Prediction and interpretation of mechanical properties of date palm fiber reinforced areca nut husk biofiller composites using explainable machine learning
摘要
The accurate forecasting of mechanical characteristics of natural fiber-reinforced composites were essential for development like structural materials. Advancement of natural fiber–reinforced hybrid composites were frequently impeded expensive, time-consuming, and resource-demanding processes. Although machine learning (ML) presents robust option for expediting prediction, conventional models frequently operate ‘black boxes,’ so constraining reliability and lacking scientific insights essential for genuine material design.

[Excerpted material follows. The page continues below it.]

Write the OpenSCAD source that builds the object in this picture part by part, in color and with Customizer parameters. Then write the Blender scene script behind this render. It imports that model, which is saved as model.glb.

This research addresses a significant gap by formulating and validating a comprehensive framework that integrates experimentation, explainable machine learning (ML), and finite element analysis (FEA). Date palm fruit stalk fiber (DPFSF) reinforced epoxy composites incorporating areca nut husk biofiller were experimentally fabricated and evaluated to elucidate and predict their mechanical characteristics. Three supervised ML models Gradient Boosting, k-Nearest Neighbor and Random Forest was trained and constructed using comprehensive experimental dataset. Random Forest model demonstrated greatest prediction, attaining R2 values of 0.90 for Tensile Strength (TS) and 0.95 for Flexural strength (FS) during validation. To tackle “black box” issue of machine learning, SHapley Additive exPlanations (SHAP) analysis was utilized, identifying filler percentage and length as primary determinants influencing strength estimates. This study demonstrates that explainable machine learning is a viable and sustainable method for optimizing hybrid composites based on natural fibers.